─── Input records ───

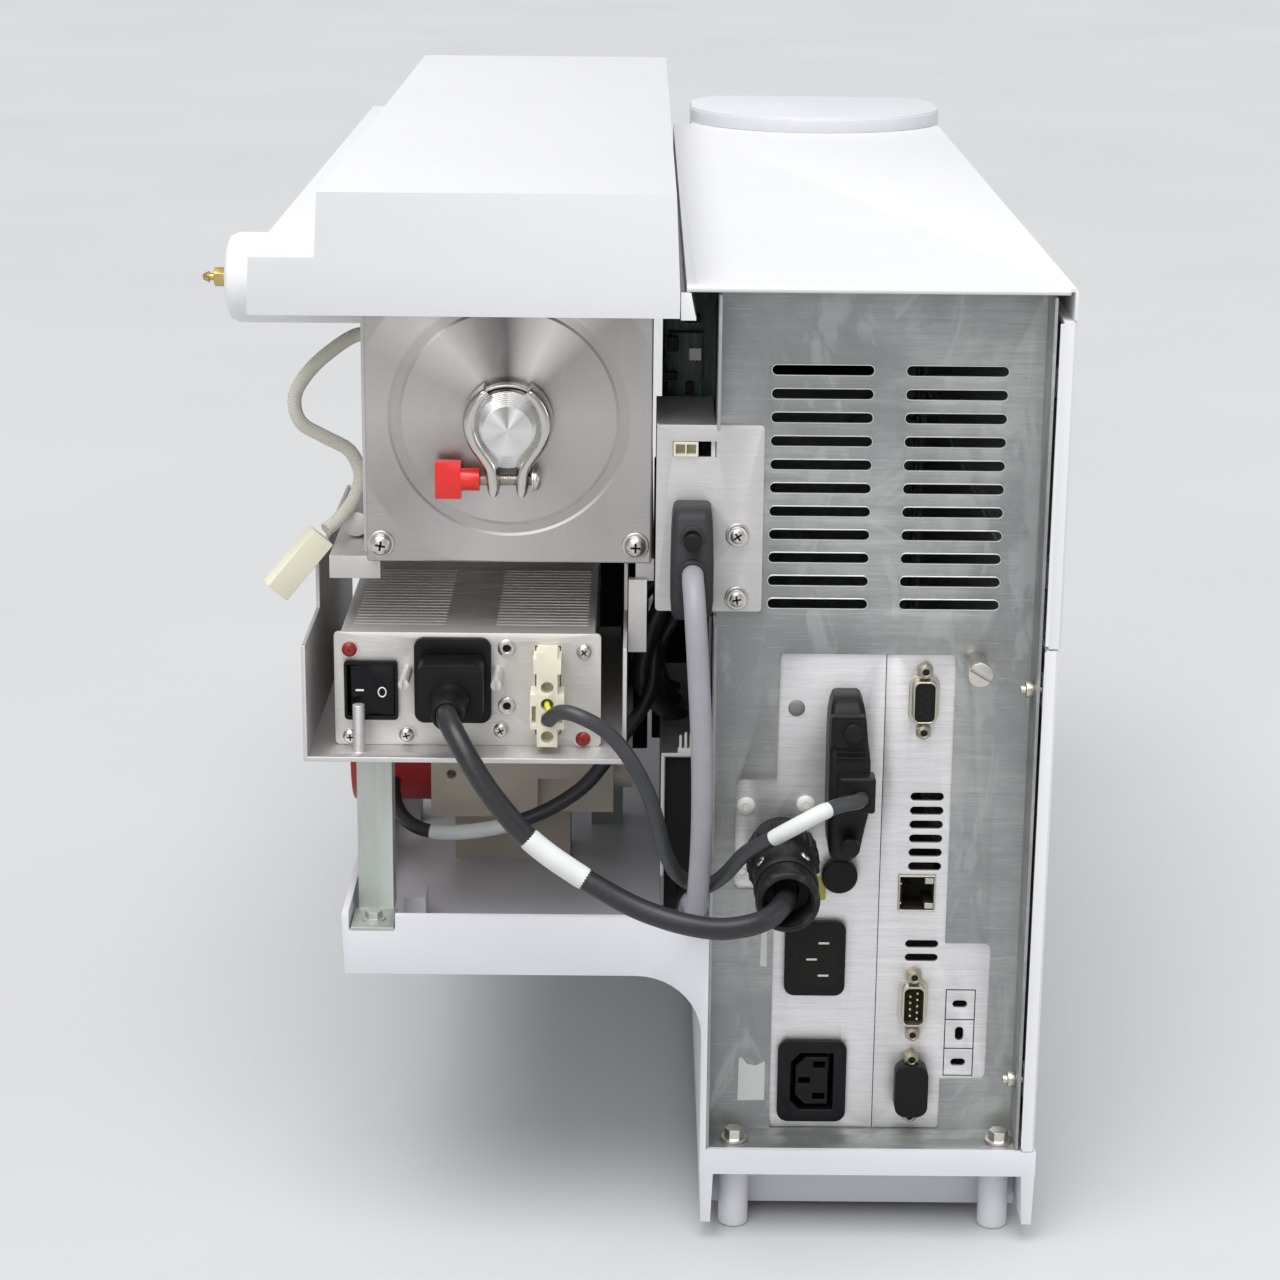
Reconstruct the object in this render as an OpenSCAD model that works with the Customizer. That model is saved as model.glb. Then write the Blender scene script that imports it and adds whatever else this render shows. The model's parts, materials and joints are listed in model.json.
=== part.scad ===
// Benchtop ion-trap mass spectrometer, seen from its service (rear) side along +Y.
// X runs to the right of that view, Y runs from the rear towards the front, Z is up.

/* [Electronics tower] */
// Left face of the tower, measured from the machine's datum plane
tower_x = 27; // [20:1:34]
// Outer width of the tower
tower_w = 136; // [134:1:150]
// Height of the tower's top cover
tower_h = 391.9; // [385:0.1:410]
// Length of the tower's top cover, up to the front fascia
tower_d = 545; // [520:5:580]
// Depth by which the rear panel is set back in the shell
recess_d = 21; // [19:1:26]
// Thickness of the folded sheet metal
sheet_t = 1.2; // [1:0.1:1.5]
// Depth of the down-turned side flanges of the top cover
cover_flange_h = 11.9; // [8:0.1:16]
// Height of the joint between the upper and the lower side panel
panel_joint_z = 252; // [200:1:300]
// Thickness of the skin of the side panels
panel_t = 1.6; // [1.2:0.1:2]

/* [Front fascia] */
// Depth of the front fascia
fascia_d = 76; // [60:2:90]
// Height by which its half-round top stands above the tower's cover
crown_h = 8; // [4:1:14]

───
─── Input records ───

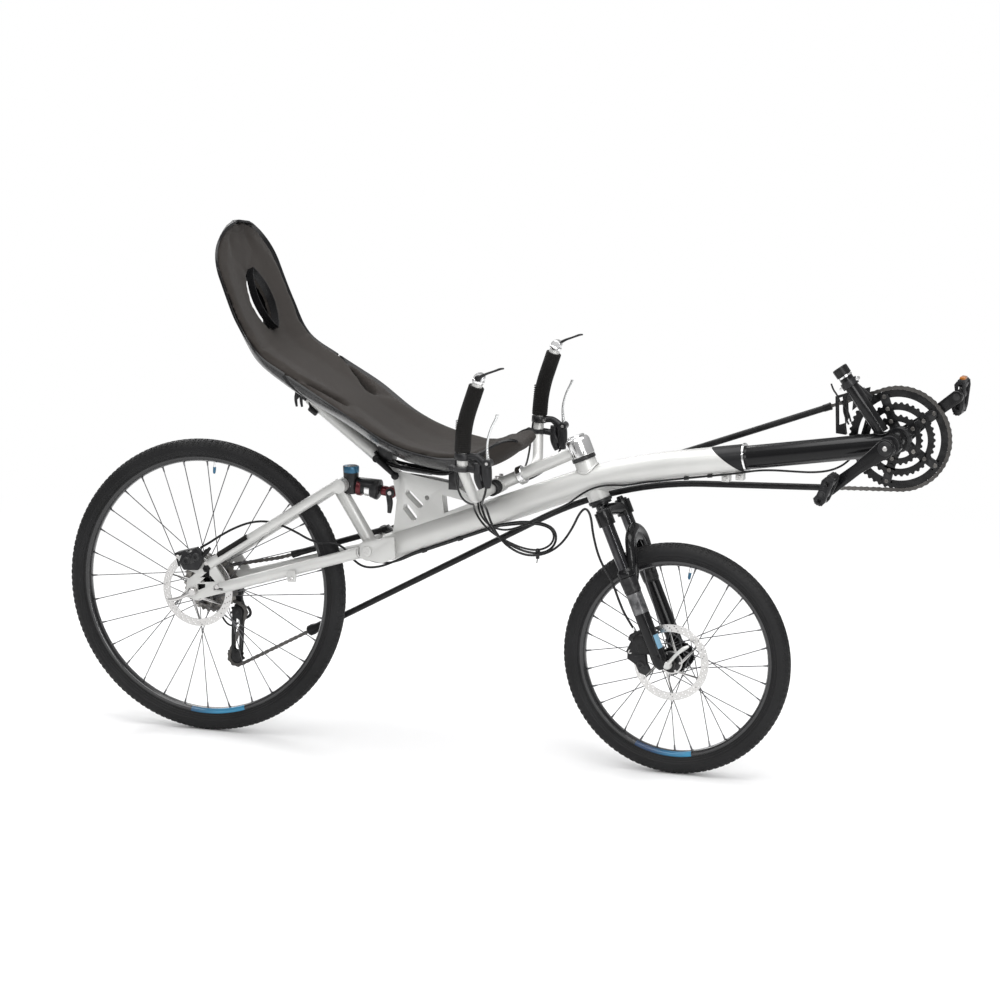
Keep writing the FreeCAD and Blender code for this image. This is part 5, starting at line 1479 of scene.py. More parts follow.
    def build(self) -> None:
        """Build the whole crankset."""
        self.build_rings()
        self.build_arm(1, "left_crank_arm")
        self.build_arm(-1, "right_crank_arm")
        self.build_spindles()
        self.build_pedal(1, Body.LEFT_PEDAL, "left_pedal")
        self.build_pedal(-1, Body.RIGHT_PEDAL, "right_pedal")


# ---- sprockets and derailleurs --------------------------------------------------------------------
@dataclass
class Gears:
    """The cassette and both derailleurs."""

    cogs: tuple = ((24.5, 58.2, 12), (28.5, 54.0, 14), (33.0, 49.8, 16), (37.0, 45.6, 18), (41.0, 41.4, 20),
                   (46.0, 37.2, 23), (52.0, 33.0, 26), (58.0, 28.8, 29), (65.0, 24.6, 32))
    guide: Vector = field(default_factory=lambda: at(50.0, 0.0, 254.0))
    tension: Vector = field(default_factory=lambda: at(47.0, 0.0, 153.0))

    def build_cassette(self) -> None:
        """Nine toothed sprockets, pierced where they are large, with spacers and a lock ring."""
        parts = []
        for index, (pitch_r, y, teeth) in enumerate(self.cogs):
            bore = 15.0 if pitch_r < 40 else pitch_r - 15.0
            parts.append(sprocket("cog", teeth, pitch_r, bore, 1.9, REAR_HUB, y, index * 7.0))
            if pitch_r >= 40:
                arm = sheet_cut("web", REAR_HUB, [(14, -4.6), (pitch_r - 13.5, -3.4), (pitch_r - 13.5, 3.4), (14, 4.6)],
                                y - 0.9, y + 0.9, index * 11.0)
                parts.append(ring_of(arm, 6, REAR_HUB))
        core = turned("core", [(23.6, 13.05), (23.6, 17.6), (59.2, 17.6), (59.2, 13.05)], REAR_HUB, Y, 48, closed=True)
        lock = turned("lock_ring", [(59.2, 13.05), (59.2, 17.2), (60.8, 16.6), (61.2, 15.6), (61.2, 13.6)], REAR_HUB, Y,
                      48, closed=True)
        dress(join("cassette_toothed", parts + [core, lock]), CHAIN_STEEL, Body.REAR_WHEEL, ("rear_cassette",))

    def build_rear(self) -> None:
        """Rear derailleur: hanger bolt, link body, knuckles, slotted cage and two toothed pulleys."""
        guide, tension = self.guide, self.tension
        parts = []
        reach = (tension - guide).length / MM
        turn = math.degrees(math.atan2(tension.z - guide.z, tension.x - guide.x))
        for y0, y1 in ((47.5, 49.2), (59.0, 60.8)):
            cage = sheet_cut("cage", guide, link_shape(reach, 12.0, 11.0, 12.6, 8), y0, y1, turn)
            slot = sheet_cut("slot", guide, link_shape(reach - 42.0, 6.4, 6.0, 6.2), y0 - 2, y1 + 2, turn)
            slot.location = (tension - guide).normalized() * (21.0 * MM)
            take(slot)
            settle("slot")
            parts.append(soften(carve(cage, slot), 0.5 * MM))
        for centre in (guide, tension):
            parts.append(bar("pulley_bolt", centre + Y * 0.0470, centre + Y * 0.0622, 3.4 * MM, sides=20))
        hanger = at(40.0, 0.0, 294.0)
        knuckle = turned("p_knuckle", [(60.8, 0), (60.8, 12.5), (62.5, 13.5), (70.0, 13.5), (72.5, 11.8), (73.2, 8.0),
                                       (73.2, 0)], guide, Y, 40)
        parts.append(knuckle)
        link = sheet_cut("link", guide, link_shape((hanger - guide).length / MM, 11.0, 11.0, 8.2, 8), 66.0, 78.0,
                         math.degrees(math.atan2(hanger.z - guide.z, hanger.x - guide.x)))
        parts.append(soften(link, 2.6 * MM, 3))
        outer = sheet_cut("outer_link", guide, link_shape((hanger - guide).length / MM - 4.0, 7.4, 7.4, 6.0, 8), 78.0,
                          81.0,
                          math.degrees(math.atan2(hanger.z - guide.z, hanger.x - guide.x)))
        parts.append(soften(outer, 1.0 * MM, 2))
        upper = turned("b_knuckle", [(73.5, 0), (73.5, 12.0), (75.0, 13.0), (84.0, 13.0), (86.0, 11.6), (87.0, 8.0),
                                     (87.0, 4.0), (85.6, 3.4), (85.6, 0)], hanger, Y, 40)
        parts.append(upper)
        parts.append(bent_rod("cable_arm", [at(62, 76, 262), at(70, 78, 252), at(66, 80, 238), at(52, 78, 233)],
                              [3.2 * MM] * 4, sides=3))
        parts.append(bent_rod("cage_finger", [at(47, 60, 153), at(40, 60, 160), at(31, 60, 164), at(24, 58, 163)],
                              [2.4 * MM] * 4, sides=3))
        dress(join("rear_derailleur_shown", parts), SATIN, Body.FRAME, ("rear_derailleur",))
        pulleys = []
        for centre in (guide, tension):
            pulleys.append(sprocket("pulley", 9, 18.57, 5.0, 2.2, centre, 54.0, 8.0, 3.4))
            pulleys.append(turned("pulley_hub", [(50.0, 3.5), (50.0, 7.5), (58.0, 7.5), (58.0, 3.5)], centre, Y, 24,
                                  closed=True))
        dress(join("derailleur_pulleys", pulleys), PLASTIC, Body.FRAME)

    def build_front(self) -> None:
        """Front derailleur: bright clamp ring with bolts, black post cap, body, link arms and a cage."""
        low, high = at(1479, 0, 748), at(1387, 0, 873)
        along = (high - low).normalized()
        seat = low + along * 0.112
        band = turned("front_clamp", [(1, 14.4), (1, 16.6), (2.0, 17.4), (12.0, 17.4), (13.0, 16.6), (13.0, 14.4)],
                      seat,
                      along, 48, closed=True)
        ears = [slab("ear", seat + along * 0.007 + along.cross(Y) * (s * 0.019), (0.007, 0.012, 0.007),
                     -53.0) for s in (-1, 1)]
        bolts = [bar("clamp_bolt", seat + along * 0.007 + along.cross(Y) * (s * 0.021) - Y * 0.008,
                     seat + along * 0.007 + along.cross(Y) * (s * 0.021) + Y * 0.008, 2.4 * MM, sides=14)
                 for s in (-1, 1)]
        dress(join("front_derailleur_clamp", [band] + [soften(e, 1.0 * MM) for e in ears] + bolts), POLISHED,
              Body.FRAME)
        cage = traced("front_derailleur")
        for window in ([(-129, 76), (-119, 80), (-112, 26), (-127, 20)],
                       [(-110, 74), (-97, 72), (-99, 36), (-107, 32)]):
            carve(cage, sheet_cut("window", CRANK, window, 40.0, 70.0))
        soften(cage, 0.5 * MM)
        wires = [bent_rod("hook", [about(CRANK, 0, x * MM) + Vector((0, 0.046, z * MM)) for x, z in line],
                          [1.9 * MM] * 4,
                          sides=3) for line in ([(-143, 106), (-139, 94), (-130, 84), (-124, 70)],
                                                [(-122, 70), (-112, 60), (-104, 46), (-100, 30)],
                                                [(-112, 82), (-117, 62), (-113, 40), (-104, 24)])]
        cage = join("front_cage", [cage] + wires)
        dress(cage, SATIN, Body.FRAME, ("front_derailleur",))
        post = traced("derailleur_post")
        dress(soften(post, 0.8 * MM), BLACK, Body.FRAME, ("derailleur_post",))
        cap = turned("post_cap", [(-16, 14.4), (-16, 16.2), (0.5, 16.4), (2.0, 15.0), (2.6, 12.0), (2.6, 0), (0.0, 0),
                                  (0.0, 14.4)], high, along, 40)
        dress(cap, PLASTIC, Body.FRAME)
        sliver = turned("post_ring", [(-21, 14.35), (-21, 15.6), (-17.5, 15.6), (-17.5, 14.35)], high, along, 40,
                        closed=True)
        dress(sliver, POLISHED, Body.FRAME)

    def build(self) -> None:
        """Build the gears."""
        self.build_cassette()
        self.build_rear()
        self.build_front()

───

Requirement - Looking at the data above, return every line from the one with "Keep writing the" down to the one with "cassette and both", exactly and inclusively.

Solution to this exercise -
Keep writing the FreeCAD and Blender code for this image. This is part 5, starting at line 1479 of scene.py. More parts follow.
    def build(self) -> None:
        """Build the whole crankset."""
        self.build_rings()
        self.build_arm(1, "left_crank_arm")
        self.build_arm(-1, "right_crank_arm")
        self.build_spindles()
        self.build_pedal(1, Body.LEFT_PEDAL, "left_pedal")
        self.build_pedal(-1, Body.RIGHT_PEDAL, "right_pedal")


# ---- sprockets and derailleurs --------------------------------------------------------------------
@dataclass
class Gears:
    """The cassette and both derailleurs."""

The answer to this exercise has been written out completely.